This is not terribly surprising, as I think the code is ill-formed
according to the current standard. But see
<http://www.open-std.org/jtc1/sc22/wg21/docs/cwg_defects.html#224>.
> Although http://www.comeaucomputing.com/tryitout does seem to agree with
> you.
Given that David works on the front-end used by the Comeau compiler,
that's not surprising.
> g++ (GCC) 3.2.2 20030222 (Red Hat Linux 3.2.2-5) also seems to agree
> with you.
It doesn't implement two-phase name resolution.
> What a mess...
--
Ben Hutchings
Larkinson's Law: All laws are basically false.
goo...@vandevoorde.com
Gianni Mariani wrote:
> goo...@vandevoorde.com wrote:
> ...
> >
> > Oh, and here is another "interesting" illustration of the current
> > rules; this is a test for the compiler's understanding of so-called
> > "injected class names":
> >
> > struct N {
> > typedef char C;
> > };
> >
> > template<typename> struct B {
> > typedef long L;
> > };
> >
> > template<typename T> struct S: N, B<T> {
> > typedef int I;
> > S<T>::I i; // Okay
> > S<T>::C c; // Okay
> > S::L l; // Error: typename required
> > };
>
> Are you sure ?
Yes.
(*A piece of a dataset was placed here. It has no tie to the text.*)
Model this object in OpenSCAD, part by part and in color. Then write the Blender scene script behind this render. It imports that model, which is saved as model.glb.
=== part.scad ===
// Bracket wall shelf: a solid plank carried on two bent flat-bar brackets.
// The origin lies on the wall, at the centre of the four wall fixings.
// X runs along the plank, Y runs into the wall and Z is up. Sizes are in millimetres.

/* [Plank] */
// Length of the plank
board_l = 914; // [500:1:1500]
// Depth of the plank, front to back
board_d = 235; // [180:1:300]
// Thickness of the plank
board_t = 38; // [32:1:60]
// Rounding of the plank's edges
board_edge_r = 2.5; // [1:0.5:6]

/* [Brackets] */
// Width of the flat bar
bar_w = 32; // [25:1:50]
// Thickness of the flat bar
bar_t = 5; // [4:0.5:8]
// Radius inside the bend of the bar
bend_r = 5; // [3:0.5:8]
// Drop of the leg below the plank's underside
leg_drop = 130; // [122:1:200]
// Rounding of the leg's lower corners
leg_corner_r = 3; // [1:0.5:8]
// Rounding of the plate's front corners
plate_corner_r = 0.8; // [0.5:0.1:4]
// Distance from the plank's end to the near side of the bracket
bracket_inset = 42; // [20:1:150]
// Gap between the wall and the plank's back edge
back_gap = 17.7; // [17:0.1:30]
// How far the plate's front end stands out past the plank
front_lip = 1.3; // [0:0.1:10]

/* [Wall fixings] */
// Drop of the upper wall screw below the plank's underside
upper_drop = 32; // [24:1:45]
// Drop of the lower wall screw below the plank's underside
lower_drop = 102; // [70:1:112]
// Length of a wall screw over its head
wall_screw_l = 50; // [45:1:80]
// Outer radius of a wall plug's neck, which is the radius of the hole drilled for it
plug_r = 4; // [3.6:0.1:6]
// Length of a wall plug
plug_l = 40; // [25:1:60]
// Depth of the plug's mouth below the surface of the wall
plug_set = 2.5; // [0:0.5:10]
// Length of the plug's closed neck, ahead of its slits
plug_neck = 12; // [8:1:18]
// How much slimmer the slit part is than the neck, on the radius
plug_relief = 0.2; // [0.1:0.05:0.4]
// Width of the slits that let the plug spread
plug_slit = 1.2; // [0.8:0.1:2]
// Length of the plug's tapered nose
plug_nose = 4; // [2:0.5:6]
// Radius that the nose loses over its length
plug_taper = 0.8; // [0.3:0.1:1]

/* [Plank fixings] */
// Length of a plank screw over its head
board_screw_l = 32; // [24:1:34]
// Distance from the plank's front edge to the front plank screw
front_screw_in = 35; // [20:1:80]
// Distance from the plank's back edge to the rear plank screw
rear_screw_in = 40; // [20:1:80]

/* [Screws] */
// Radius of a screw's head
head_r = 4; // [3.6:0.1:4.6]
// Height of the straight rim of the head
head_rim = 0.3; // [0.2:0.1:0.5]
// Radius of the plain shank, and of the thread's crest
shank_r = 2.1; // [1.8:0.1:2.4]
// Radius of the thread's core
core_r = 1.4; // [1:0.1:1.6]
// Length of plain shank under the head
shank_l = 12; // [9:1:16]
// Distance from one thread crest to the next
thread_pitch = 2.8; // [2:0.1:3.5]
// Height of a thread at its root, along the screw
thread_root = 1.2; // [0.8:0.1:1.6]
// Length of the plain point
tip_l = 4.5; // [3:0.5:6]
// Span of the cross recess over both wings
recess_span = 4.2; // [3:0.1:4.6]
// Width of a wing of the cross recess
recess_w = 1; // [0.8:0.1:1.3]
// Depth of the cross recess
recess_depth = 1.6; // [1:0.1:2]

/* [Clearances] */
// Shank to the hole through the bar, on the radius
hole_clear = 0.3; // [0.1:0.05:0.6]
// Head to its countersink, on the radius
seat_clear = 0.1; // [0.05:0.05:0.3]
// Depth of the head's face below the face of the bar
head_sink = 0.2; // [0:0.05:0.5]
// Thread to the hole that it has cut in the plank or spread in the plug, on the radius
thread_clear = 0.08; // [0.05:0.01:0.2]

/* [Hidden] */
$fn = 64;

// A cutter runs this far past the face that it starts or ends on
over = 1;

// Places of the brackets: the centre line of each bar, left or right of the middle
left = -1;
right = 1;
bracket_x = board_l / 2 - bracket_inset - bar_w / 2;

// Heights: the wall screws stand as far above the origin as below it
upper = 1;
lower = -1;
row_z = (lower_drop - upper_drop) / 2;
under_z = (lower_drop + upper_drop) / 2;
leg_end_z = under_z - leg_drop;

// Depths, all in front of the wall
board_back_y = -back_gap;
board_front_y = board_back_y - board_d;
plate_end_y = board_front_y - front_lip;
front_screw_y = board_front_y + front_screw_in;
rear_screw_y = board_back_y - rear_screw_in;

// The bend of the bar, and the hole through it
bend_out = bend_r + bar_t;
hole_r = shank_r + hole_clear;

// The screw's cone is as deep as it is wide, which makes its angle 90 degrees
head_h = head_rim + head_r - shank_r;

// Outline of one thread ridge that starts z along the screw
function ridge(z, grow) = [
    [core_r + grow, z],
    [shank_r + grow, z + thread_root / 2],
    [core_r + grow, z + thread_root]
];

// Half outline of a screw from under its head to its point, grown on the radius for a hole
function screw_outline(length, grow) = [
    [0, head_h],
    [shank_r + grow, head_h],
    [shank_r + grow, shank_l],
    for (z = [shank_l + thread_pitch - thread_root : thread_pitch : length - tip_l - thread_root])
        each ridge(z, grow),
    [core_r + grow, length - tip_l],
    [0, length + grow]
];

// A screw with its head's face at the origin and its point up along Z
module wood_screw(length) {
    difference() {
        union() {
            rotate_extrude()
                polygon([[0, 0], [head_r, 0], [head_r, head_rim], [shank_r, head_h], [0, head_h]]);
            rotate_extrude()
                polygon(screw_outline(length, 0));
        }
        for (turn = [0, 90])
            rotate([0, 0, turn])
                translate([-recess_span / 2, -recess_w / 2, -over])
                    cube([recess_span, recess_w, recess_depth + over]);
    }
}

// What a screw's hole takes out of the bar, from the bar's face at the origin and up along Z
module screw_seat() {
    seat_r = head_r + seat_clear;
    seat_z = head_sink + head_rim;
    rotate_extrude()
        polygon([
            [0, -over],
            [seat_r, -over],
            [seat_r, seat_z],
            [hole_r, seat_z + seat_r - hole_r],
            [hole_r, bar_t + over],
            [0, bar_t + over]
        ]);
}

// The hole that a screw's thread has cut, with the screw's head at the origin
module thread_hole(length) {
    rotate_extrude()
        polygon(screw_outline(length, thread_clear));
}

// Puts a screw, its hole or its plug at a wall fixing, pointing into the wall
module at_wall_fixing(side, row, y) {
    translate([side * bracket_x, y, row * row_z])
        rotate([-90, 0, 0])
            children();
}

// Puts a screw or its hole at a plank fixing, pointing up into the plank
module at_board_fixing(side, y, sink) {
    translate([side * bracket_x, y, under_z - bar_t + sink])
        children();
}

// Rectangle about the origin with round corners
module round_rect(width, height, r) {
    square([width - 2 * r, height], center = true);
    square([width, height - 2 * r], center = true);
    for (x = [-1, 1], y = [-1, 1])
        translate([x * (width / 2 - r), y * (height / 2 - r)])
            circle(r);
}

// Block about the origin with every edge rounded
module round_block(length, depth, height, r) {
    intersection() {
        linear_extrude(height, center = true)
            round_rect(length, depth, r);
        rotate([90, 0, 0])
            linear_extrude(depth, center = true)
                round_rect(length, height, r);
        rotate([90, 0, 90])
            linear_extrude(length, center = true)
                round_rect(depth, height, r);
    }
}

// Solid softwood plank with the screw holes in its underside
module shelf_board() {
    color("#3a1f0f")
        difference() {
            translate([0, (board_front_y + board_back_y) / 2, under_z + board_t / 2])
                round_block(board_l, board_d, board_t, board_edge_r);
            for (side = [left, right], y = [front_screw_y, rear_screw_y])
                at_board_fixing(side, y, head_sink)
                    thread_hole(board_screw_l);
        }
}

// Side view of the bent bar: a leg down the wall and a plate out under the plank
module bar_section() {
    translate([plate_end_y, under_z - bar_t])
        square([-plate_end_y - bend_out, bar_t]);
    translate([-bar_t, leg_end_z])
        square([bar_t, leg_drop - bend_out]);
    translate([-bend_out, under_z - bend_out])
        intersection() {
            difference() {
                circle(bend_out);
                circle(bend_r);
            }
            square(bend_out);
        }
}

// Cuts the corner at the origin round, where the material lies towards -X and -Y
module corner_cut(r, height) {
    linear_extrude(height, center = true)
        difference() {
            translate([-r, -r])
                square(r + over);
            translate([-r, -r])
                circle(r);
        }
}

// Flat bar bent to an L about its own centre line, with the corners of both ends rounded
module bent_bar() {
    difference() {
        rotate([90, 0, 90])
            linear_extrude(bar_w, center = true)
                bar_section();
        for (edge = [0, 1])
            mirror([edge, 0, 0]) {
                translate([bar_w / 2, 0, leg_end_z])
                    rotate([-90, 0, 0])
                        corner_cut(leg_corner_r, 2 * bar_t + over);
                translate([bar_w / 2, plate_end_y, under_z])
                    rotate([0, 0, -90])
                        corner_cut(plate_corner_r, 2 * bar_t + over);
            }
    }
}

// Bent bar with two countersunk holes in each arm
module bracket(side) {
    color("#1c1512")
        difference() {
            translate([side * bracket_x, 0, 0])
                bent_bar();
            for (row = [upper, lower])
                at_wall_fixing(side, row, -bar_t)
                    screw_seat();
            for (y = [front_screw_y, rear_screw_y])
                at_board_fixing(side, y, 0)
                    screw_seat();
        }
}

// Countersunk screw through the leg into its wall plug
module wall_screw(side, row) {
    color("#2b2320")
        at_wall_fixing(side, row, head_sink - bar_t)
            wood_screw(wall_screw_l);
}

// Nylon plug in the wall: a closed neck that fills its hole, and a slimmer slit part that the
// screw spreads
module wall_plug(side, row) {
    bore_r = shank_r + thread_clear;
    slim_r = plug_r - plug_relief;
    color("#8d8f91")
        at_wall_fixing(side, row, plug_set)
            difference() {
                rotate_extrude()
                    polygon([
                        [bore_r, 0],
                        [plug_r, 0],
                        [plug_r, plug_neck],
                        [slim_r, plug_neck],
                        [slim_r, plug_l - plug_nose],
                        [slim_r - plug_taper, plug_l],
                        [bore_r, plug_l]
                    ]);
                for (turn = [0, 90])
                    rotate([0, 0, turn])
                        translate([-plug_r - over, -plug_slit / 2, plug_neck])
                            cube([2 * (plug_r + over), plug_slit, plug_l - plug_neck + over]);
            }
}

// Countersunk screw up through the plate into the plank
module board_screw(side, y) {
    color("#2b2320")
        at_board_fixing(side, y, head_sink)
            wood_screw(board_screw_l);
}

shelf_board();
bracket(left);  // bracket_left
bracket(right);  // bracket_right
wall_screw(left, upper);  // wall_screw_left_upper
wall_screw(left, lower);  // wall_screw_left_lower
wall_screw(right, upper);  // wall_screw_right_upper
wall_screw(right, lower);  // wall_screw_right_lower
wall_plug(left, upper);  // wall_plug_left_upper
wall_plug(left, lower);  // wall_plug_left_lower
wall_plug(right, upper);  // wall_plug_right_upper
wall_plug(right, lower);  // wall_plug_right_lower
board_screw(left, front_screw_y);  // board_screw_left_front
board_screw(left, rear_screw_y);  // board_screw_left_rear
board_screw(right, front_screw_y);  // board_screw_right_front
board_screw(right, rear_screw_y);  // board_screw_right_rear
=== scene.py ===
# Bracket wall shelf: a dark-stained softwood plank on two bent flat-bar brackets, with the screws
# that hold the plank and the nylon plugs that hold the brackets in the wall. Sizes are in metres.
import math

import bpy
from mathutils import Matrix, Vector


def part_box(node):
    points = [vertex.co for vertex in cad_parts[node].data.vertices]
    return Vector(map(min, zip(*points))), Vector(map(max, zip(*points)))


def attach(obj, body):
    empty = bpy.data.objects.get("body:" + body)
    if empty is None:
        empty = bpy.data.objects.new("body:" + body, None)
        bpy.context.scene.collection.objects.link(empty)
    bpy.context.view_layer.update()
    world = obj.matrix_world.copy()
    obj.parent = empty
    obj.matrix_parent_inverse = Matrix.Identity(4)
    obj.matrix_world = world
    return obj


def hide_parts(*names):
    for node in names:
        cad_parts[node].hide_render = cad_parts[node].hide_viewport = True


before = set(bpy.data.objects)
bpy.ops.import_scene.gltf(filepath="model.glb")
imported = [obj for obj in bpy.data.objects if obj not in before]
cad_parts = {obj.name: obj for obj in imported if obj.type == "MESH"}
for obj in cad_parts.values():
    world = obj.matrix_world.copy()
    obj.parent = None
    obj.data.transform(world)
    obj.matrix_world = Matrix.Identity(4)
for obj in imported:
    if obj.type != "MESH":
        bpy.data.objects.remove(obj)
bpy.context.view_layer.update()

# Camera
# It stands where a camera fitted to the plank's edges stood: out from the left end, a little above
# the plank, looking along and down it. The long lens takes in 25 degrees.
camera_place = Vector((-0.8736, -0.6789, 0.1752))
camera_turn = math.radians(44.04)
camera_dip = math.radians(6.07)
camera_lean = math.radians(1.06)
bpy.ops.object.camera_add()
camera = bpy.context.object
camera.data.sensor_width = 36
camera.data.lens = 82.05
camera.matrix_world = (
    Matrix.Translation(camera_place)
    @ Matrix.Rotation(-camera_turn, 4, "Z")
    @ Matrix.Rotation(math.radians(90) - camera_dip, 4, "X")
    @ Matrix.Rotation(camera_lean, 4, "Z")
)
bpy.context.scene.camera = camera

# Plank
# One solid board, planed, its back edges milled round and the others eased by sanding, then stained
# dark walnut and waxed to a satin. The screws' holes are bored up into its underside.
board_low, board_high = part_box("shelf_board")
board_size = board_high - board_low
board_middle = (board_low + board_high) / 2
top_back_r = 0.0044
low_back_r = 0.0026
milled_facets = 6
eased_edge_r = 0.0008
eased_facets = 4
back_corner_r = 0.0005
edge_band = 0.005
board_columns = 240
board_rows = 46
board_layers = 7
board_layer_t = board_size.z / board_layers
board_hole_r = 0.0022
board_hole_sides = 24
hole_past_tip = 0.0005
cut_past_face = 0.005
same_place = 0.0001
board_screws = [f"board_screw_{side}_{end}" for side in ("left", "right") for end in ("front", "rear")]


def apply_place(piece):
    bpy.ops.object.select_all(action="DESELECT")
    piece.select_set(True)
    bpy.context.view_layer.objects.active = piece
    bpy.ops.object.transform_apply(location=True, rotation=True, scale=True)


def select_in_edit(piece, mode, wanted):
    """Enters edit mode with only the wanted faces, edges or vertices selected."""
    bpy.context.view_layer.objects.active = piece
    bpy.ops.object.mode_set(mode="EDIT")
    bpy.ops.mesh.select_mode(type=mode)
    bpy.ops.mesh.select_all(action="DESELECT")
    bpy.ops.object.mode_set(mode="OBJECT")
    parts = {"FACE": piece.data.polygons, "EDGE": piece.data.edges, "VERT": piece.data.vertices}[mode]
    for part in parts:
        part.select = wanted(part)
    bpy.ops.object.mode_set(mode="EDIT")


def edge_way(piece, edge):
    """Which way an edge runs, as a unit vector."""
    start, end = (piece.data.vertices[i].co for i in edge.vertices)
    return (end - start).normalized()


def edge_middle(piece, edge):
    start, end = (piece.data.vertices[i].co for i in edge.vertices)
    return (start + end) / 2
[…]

It's a consequence of the resolution of core issue 224
(which improves the definition of "dependent type").
Daveed
Jonathan Turkanis
> goo...@vandevoorde.com wrote:
>> Oh, and here is another "interesting" illustration of the current
>> rules; this is a test for the compiler's understanding of so-called
>> "injected class names":
>>
>> struct N {
>> typedef char C;
>> };
>>
>> template<typename> struct B {
>> typedef long L;
>> };
>>
>> template<typename T> struct S: N, B<T> {
>> typedef int I;
>> S<T>::I i; // Okay
>> S<T>::C c; // Okay
>> S::L l; // Error: typename required
>> };
>
> Are you sure ?
> Although http://www.comeaucomputing.com/tryitout does seem to agree
> with you.
I 'm not sure this is entirely a coincidence ;-)
Jonathan
msalters
Gianni Mariani wrote:
> goo...@vandevoorde.com wrote:
> ...
> >
> > Oh, and here is another "interesting" illustration of the current
> > rules; this is a test for the compiler's understanding of so-called
> > "injected class names":
> >
> > struct N {
> > typedef char C;
> > };
> >
> > template<typename> struct B {
> > typedef long L;
> > };
> >
> > template<typename T> struct S: N, B<T> {
> > typedef int I;
> > S<T>::I i; // Okay
> > S<T>::C c; // Okay
> > S::L l; // Error: typename required
> > };
>
> Are you sure ?
>
> gcc (GCC) 4.0.0 20050102 (experimental) says:
>
> typename_nonsense.cpp:11: error: expected ';' before 'i'
> typename_nonsense.cpp:12: error: expected ';' before 'c'
> typename_nonsense.cpp:13: error: expected ';' before 'l'
>
> Similar errors from MSVC++ 2003.
>
> Although http://www.comeaucomputing.com/tryitout does seem to agree
with
> you.
If you know how Comeau works, and where Daveed works, that's not a
very big surprise ;)
> g++ (GCC) 3.2.2 20030222 (Red Hat Linux 3.2.2-5) also seems to agree
> with you.
>
> What a mess...
Yep. It's complicated.
/Without/ looking at the standard, I'd say the difference is that
S names both a class and a template inside the definition of S. The
form S<T>::I refers to the current class, but the explicit use of T
defers name lookup to instantiation.
In the form S::L, the name L is not looked up in a base class during
the first phase, yet without lookup it's not known whether it names
a type.
i.e. the typename rules differ between the two phases of name lookup
in templates.
Looking at WP1655 (draft standard),
the relevant wording does appear to be similar:
S is indeed "injected" (9) which means it names both the class and
the template (which is why you can write both S and S<T>). However,
they are equivalent.
However, the injected name (S) is just as dependent as the form
S<T> (which is obviously dependent). Both name the "current
instantiation". Hence, S::C and S<T>::C are also equivalent
( but S::I is not equivalent with S::L).
14.6/3 explains when typename is required: "A qualified-id that
refers to a type and in which the nested-name-specifier depends
on a template-parameter (14.6.2) but does not refer to a member
of the current instantiation (14.6.2.1) shall be prefixed by
the keyword typename"
Now, both S::I and S::L are qualified-id's which do depend on
<T>. So, is there anything special about the "member of the
current instantiation" term? It's defined in 14.6.2.1. Both
S::I and S::L are members of the current instantiation (and
so is S::X, even though there's no X in S - yet).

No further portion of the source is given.